Seharusnya Indonesia meniru kebijakan yang dilakukan oleh Khilafah Islam. Kebijakan yang mencakup sebelum, ketika dan pasca banjir. Sebelum banjir Khilafah akan membangun bendungan-bendungan yang menampung curahan air dari aliran sungai, curah hujan dan lain sebagainya. Di masa keemasan Islam, bendungan-bendungan dengan berbagai macam tipe telah dibangun untuk mencegah banjir maupun untuk keperluan irigasi. Berikutnya, Khilafah akan memetakan daerah-daerah rendah yang rawan terkena genangan air (akibat rob, kapasitas serapan tanah yang minim dan lain-lain), dan selanjutnya membuat kebijakan melarang masyarakat membangun pemukiman di wilayah-wilayah tersebut atau jika ada pendanaan yang cukup, Khilafah akan membangun kanal-kanal baru atau resapan agar air yang mengalir di daerah tersebut bisa dialihkan alirannya, atau bisa diserap oleh tanah secara maksimal. Dengan cara ini, maka daerah-daerah dataran rendah bisa terhindar dari banjir atau genangan. Khilafah juga akan membangun kanal, sungai buatan, saluran drainase dan memecah penumpukan volume air ke daerah lain yang lebih aman. Secara berkala, Khilafah mengeruk lumpur-lumpur di sungai atau daerah aliran air agar tidak terjadi pendangkalan. Tak lupa Khilafah membangun sumur-sumur resapan di kawasan tertentu.

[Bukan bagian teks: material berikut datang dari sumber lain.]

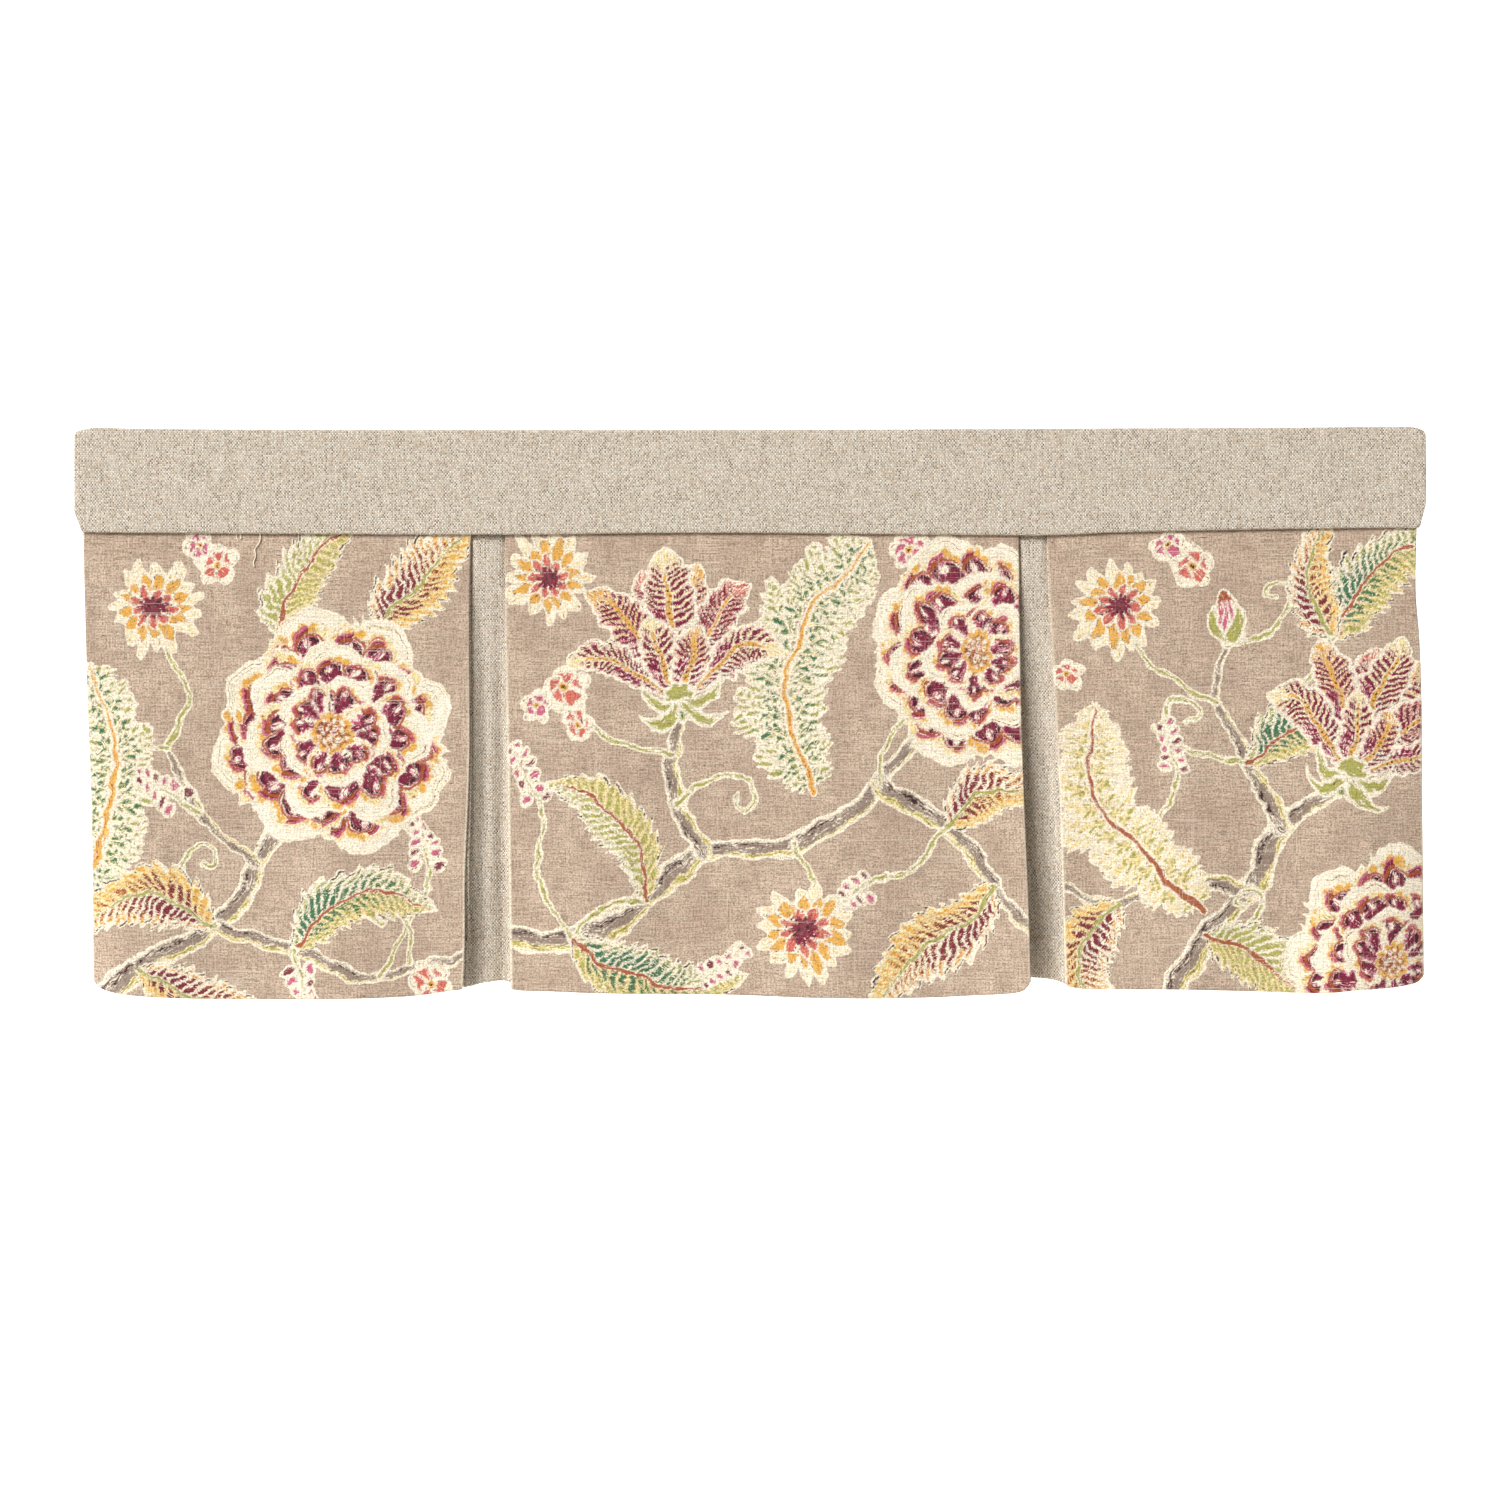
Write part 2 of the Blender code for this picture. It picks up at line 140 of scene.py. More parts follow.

Berkaitan dengan aspek kebijakan, Khilafah akan membuat master plan tentang pembukaan pemukiman atau kawasan baru. Bagaimana penyediaan daerah serapan airnya, penggunaan tanah berdasarkan karakteristik tanah dan topografinya, dsb. Ketika semuanya terpenuhi dan tidak membawa kemudhorotan maka akan diberikan izinnya. Tetapi jika membawa kemudhorotan maka Khilafah berhak untuk tidak memberikan izin pendirian bangunan. Khilafah juga memberi sangsi bagi siapa saja yang melanggar kebijakan tersebut. Selain itu, Khilafah akan membentuk badan khusus yang menangani bencana-bencana alam yang dilengkapi dengan pengetahuan yang cukup tentang SAR (Search And Rescue). Mereka dibiasakan untuk bergerak cepat ketika ada bencana atau musibah. Khilafah menetapkan daerah-daerah tertentu sebagai daerah cagar alam yang harus dilindungi. Khilafah juga menetapkan kawasan hutan lindung dan kawasan buffer yang tidak boleh dimanfaatkan kecuali dengan izin. Ada sanksi yang berat bagi siapa saja yang merusak lingkungan hidup. Dan yang tak kalah penting, Khilafah terus menyosialisasikan pentingnya menjaga kebersihan lingkungan, serta kewajiban memelihara lingkungan dari kerusakan.
Apabila terjadi bencana, Khilafah akan bertindak cepat dengan melibatkan seluruh warga yang dekat dengan daerah bencana. Khilafah menyediakan tenda, makanan, pakaian dan pengobatan yang layak agar korban bencana alam tidak menderita kesakitan akibat penyakit, kekurangan makanan atau tempat istirahat yang tidak memadai. Selain itu Khalifah akan mengerahkan para alim ulama untuk memberikan taushiyyah bagi korban agar mereka mengambil pelajaran dari musibah yang menimpa mereka, sekaligus menguatkan keimanan mereka agar tetap tabah, sabar dan tawakal sepenuhnya kepada Allah swt. (mediaumat.com/www.globalmuslim.web.id)
Walhasil, solusi agar bencana banjir dan bencana – bencana alam lainnya tidak terulang kembali hendaknya para penguasa tidak hanya disibukkan dengan penyikapan yang sekuleristik yang hanya mengandalkan analisis dan keilmuan semata. Tetapi juga harus diimbangi dengan muhasabbah terhadap keimanan dan ketakwaan penguasa dan rakyatnya. Karena bisa jadi terjadinya musibah disebabkan karena kelalaian dalam menaati hukum dan aturan Allah SWT serta banyaknya kemaksiyatan yang terjadi di negeri tersebut. Wallahu’alam bishshowwab.